**WORK TO COMPLETE**
Make an exact copy of the lines below.

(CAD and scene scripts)
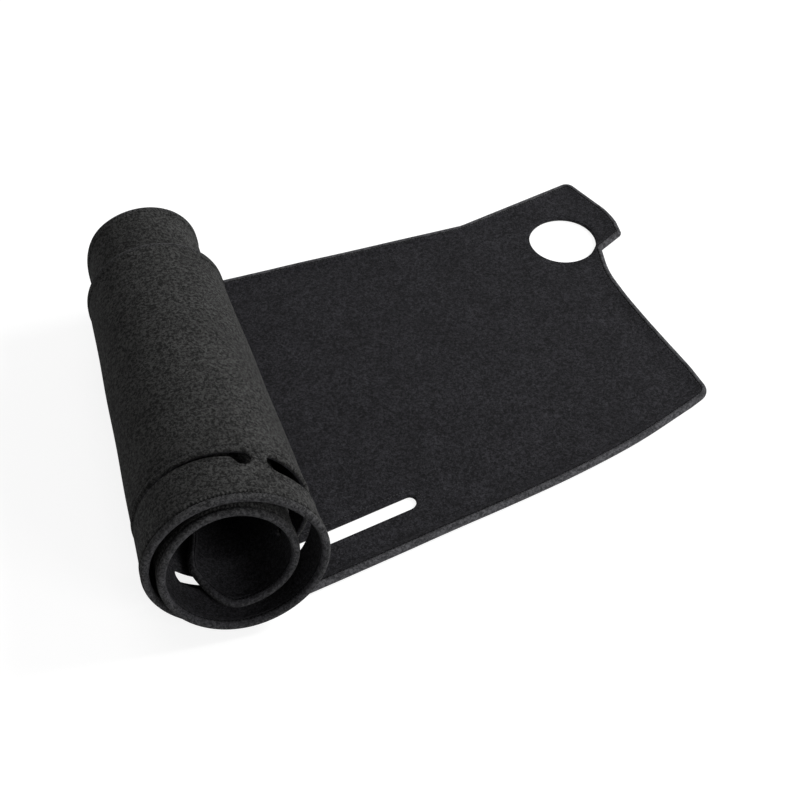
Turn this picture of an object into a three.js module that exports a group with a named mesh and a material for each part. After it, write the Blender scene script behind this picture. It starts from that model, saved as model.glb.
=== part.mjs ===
// Dashboard cover mat: one black felt sheet with a folded, stitched hem. It lies face up on its right part,
// and its left part is rolled up on top of itself, a little more than two turns.
//
// Millimetres, +Z up. While it is worked out, x = 0 is the line where the flat part leaves the floor and
// starts to roll up, and y runs along the roll. At the end the mat is moved so that the origin is the middle
// of its bounding box, on the floor.
//
// The sheet is made as a flat pattern of (u, y) points, and then bent. u is the distance to the right of the
// lift-off line. Left of it u is negative, and -u / ROLL_GAUGE is the angle turned around the roll.
import * as THREE from 'three';
import { mergeVertices } from 'three/addons/utils/BufferGeometryUtils.js';

// Felt and hem
const FELT_THICKNESS = 4.5;
const HEM_THICKNESS = 8; // the felt folded on itself and stitched down
const HEM_WIDTH = 7; // from the edge to the stitch line
const HEM_STEP = 1.5; // width of the slope from the hem down to the single felt
const HEM_NOSE = 3; // how far the rounded nose of the fold reaches in
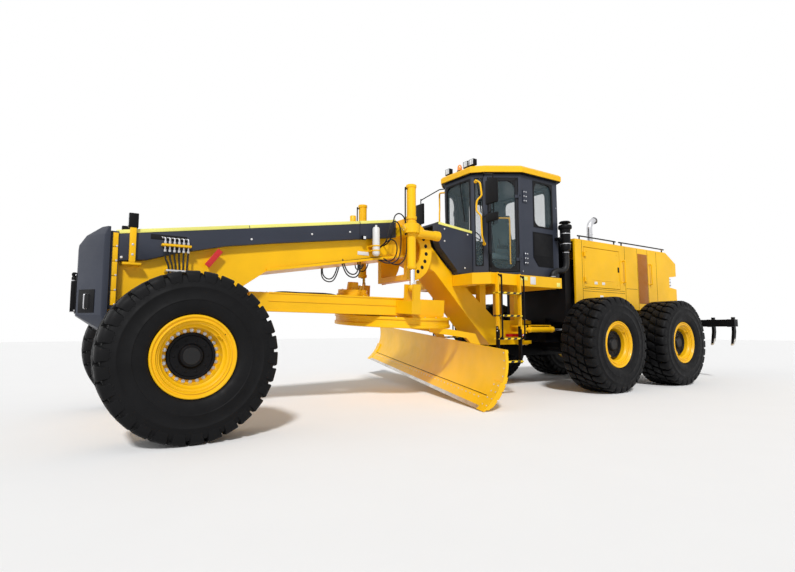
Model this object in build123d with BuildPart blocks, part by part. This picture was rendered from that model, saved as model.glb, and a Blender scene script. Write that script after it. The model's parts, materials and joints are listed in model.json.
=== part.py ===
from build123d import *

import os
from math import atan2, cos, pi, radians, sin, sqrt, tan

# Motor grader: articulated front and rear frames, tandem drive, circle-mounted blade and ripper.
#
# Millimetres. +X is forward, +Y the machine's left, +Z up. The origin is on the ground, on the
# centreline, below the articulation pivot. Every sub-part is one file in parts/.

os.makedirs("parts", exist_ok=True)

LEFT, RIGHT = 1, -1
SIDES = (("left", LEFT), ("right", RIGHT))
FIT = 0.3            # running gap between pieces that seat in each other
CLEAR = 12           # gap beside a panel that moves

# ---- wheels -------------------------------------------------------------------------
TYRE_R = 945
TYRE_HALF = 375
TREAD_HALF = 335
BEAD_HALF = 300
SHOULDER_R = 880
SHOULDER_TAPER = 70.0
BEAD_MOUTH_R = 520
BEAD_SIDES = 15
LUG_COUNT = 30
LUG_ROOT_R = 893
LUG_TIP = 0.31       # half a lug's top, as a share of the pitch
LUG_FOOT = 0.36
RIM_SIDES = 18
GUTTER_R = 325
GUTTER_MOUTH_R = 400
GUTTER_DEEP = 110
RIM_SEAT_R = 372
RIM_WALL = 16
FLANGE_R = 457
FLANGE_T = 26
DISC_HALF = 55
HUB_BORE_R = 130
TRACK_HALF = 1600
AXLE_Z = TYRE_R
FRONT_AXLE_X = 7300
MID_AXLE_X = -600
REAR_AXLE_X = -3100
TANDEM_X = (MID_AXLE_X + REAR_AXLE_X) / 2

# ---- front axle ---------------------------------------------------------------------
LEAN_Y = 900
LEAN_Z = AXLE_Z - 190
LEAN_PIN_R = 45
KINGPIN_Y = 1150
KINGPIN_R = 50
YOKE_HALF = 170
SPINDLE_R = 108
AXLE_BEAM_HALF_X = 150
AXLE_BEAM_TOP = 1180
AXLE_BEAM_BOTTOM = 620

# ---- front frame --------------------------------------------------------------------
BEAM_HALF = 380
NECK_HALF = 310
COVER_HALF = 480
FLANGE_HALF = 430
NOSE_BACK_X = 8060
NOSE_FRONT_X = 8300
NOSE_HALF = 550
NOSE_CHAMFER = 90
TOW_PIN_X = 8380
TOW_PIN_R = 32.5
BEAM_FRONT_TOP = 2440
BEAM_REAR_X = 3700
BEAM_REAR_TOP = 3120
LAMP_POST_X = 7810
LAMP_POST_Z = 2550
ACCUMULATOR_X = 4140
NECK_TOP = (2420, 2440)
NECK_SHOULDER_X = 3120
NECK_FOOT = (1200, 1500)
HITCH_TOP = 1430
HITCH_BOTTOM = 930
HITCH_PLATE = 70
HITCH_R = 190
HINGE_PIN_R = 70
HITCH_BACK_X = 300

# ---- cab ----------------------------------------------------------------------------
DECK_Z = 2280
DECK_T = 210
DECK_HALF = 1130
DECK_FRONT_X = 2280
DECK_REAR_X = 60
CAB_HALF = 980
CAB_TOP_Z = 4350
CAB_WALL = 60
# left side of the cab in plan, from the windscreen's corner back to the rear window's
SCREEN_CORNER = (1830, 420)
DOOR_POST = (1650, 600)
REAR_POST = (1050, CAB_HALF)
TAIL_POST = (-60, CAB_HALF)
TAIL_CORNER = (-180, 700)
SCREEN_HALF = 380
QUARTER_EDGE = 45
DOOR_EDGE = 45
SIDE_GLASS = (360, 960)
ROOF_T = 140
ROOF_OVER = 80
DOOR_BOTTOM_Z = DECK_Z + 80
DOOR_TOP_Z = CAB_TOP_Z - 90
DOOR_T = 45
DOOR_FRAME = 60
HINGE_OUT = 22
HINGE_R = 16
GLASS_T = 12
SCREEN_LOW = DECK_Z + 200
SCREEN_HIGH = CAB_TOP_Z - 90
SIDE_LOW = DECK_Z + 1020

# ---- rear frame ---------------------------------------------------------------------
REAR_HALF = 420
REAR_TOP = 1480
REAR_BOTTOM = 960
REAR_FRONT_X = -260
REAR_BACK_X = -4500
TANDEM_INNER_Y = 870
TANDEM_OUTER_Y = 1180
TANDEM_R = 340
HOOD_FRONT_X = -650
HOOD_TAIL_X = -4840
HOOD_BACK_X = HOOD_TAIL_X + 340
HOOD_SLOPE_X = HOOD_TAIL_X + 480
HOOD_HALF = 950
HOOD_TOP = 3210
LAMP_BAY_Z = 2450
HOOD_BOTTOM = 1700
HOOD_WALL = 45
HOOD_BOLSTERS = (-4300, -1000)
HOOD_HANDLES = (-2420, -3560)
BULKHEAD_X = -430
BULKHEAD_T = 190
BULKHEAD_HALF = 840
HATCH_FRONT_X = -950
HATCH_BACK_X = -2300
HATCH_BOTTOM_Z = 2160
HATCH_TOP_Z = 3060
HATCH_PIN_Y = 970
EXHAUST = (-2000, 400)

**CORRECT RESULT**
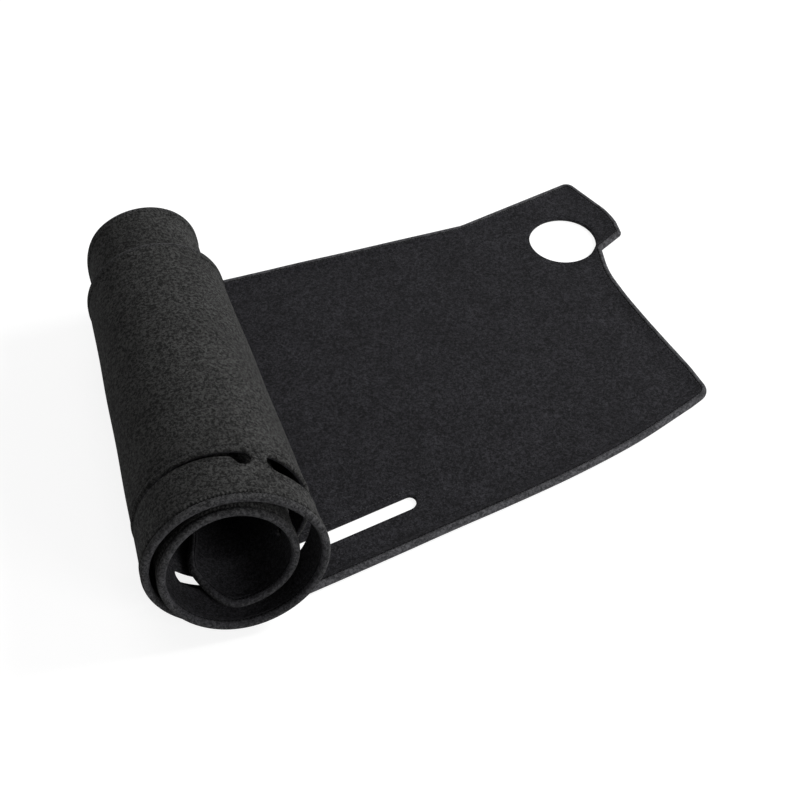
Turn this picture of an object into a three.js module that exports a group with a named mesh and a material for each part. After it, write the Blender scene script behind this picture. It starts from that model, saved as model.glb.
=== part.mjs ===
// Dashboard cover mat: one black felt sheet with a folded, stitched hem. It lies face up on its right part,
// and its left part is rolled up on top of itself, a little more than two turns.
//
// Millimetres, +Z up. While it is worked out, x = 0 is the line where the flat part leaves the floor and
// starts to roll up, and y runs along the roll. At the end the mat is moved so that the origin is the middle
// of its bounding box, on the floor.
//
// The sheet is made as a flat pattern of (u, y) points, and then bent. u is the distance to the right of the
// lift-off line. Left of it u is negative, and -u / ROLL_GAUGE is the angle turned around the roll.
import * as THREE from 'three';
import { mergeVertices } from 'three/addons/utils/BufferGeometryUtils.js';

// Felt and hem
const FELT_THICKNESS = 4.5;
const HEM_THICKNESS = 8; // the felt folded on itself and stitched down
const HEM_WIDTH = 7; // from the edge to the stitch line
const HEM_STEP = 1.5; // width of the slope from the hem down to the single felt
const HEM_NOSE = 3; // how far the rounded nose of the fold reaches in
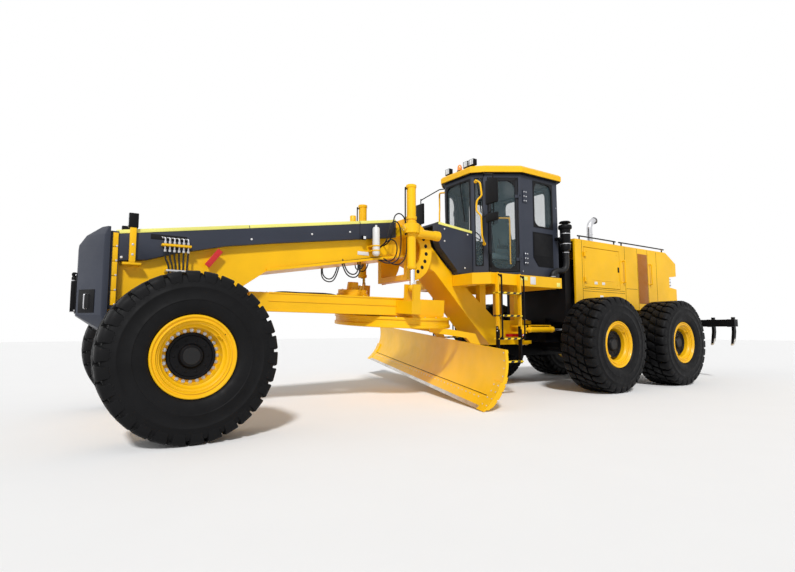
Model this object in build123d with BuildPart blocks, part by part. This picture was rendered from that model, saved as model.glb, and a Blender scene script. Write that script after it. The model's parts, materials and joints are listed in model.json.
=== part.py ===
from build123d import *

import os
from math import atan2, cos, pi, radians, sin, sqrt, tan

# Motor grader: articulated front and rear frames, tandem drive, circle-mounted blade and ripper.
#
# Millimetres. +X is forward, +Y the machine's left, +Z up. The origin is on the ground, on the
# centreline, below the articulation pivot. Every sub-part is one file in parts/.

os.makedirs("parts", exist_ok=True)

LEFT, RIGHT = 1, -1
SIDES = (("left", LEFT), ("right", RIGHT))
FIT = 0.3            # running gap between pieces that seat in each other
CLEAR = 12           # gap beside a panel that moves

# ---- wheels -------------------------------------------------------------------------
TYRE_R = 945
TYRE_HALF = 375
TREAD_HALF = 335
BEAD_HALF = 300
SHOULDER_R = 880
SHOULDER_TAPER = 70.0
BEAD_MOUTH_R = 520
BEAD_SIDES = 15
LUG_COUNT = 30
LUG_ROOT_R = 893
LUG_TIP = 0.31       # half a lug's top, as a share of the pitch
LUG_FOOT = 0.36
RIM_SIDES = 18
GUTTER_R = 325
GUTTER_MOUTH_R = 400
GUTTER_DEEP = 110
RIM_SEAT_R = 372
RIM_WALL = 16
FLANGE_R = 457
FLANGE_T = 26
DISC_HALF = 55
HUB_BORE_R = 130
TRACK_HALF = 1600
AXLE_Z = TYRE_R
FRONT_AXLE_X = 7300
MID_AXLE_X = -600
REAR_AXLE_X = -3100
TANDEM_X = (MID_AXLE_X + REAR_AXLE_X) / 2

# ---- front axle ---------------------------------------------------------------------
LEAN_Y = 900
LEAN_Z = AXLE_Z - 190
LEAN_PIN_R = 45
KINGPIN_Y = 1150
KINGPIN_R = 50
YOKE_HALF = 170
SPINDLE_R = 108
AXLE_BEAM_HALF_X = 150
AXLE_BEAM_TOP = 1180
AXLE_BEAM_BOTTOM = 620

# ---- front frame --------------------------------------------------------------------
BEAM_HALF = 380
NECK_HALF = 310
COVER_HALF = 480
FLANGE_HALF = 430
NOSE_BACK_X = 8060
NOSE_FRONT_X = 8300
NOSE_HALF = 550
NOSE_CHAMFER = 90
TOW_PIN_X = 8380
TOW_PIN_R = 32.5
BEAM_FRONT_TOP = 2440
BEAM_REAR_X = 3700
BEAM_REAR_TOP = 3120
LAMP_POST_X = 7810
LAMP_POST_Z = 2550
ACCUMULATOR_X = 4140
NECK_TOP = (2420, 2440)
NECK_SHOULDER_X = 3120
NECK_FOOT = (1200, 1500)
HITCH_TOP = 1430
HITCH_BOTTOM = 930
HITCH_PLATE = 70
HITCH_R = 190
HINGE_PIN_R = 70
HITCH_BACK_X = 300

# ---- cab ----------------------------------------------------------------------------
DECK_Z = 2280
DECK_T = 210
DECK_HALF = 1130
DECK_FRONT_X = 2280
DECK_REAR_X = 60
CAB_HALF = 980
CAB_TOP_Z = 4350
CAB_WALL = 60
# left side of the cab in plan, from the windscreen's corner back to the rear window's
SCREEN_CORNER = (1830, 420)
DOOR_POST = (1650, 600)
REAR_POST = (1050, CAB_HALF)
TAIL_POST = (-60, CAB_HALF)
TAIL_CORNER = (-180, 700)
SCREEN_HALF = 380
QUARTER_EDGE = 45
DOOR_EDGE = 45
SIDE_GLASS = (360, 960)
ROOF_T = 140
ROOF_OVER = 80
DOOR_BOTTOM_Z = DECK_Z + 80
DOOR_TOP_Z = CAB_TOP_Z - 90
DOOR_T = 45
DOOR_FRAME = 60
HINGE_OUT = 22
HINGE_R = 16
GLASS_T = 12
SCREEN_LOW = DECK_Z + 200
SCREEN_HIGH = CAB_TOP_Z - 90
SIDE_LOW = DECK_Z + 1020

# ---- rear frame ---------------------------------------------------------------------
REAR_HALF = 420
REAR_TOP = 1480
REAR_BOTTOM = 960
REAR_FRONT_X = -260
REAR_BACK_X = -4500
TANDEM_INNER_Y = 870
TANDEM_OUTER_Y = 1180
TANDEM_R = 340
HOOD_FRONT_X = -650
HOOD_TAIL_X = -4840
HOOD_BACK_X = HOOD_TAIL_X + 340
HOOD_SLOPE_X = HOOD_TAIL_X + 480
HOOD_HALF = 950
HOOD_TOP = 3210
LAMP_BAY_Z = 2450
HOOD_BOTTOM = 1700
HOOD_WALL = 45
HOOD_BOLSTERS = (-4300, -1000)
HOOD_HANDLES = (-2420, -3560)
BULKHEAD_X = -430
BULKHEAD_T = 190
BULKHEAD_HALF = 840
HATCH_FRONT_X = -950
HATCH_BACK_X = -2300
HATCH_BOTTOM_Z = 2160
HATCH_TOP_Z = 3060
HATCH_PIN_Y = 970
EXHAUST = (-2000, 400)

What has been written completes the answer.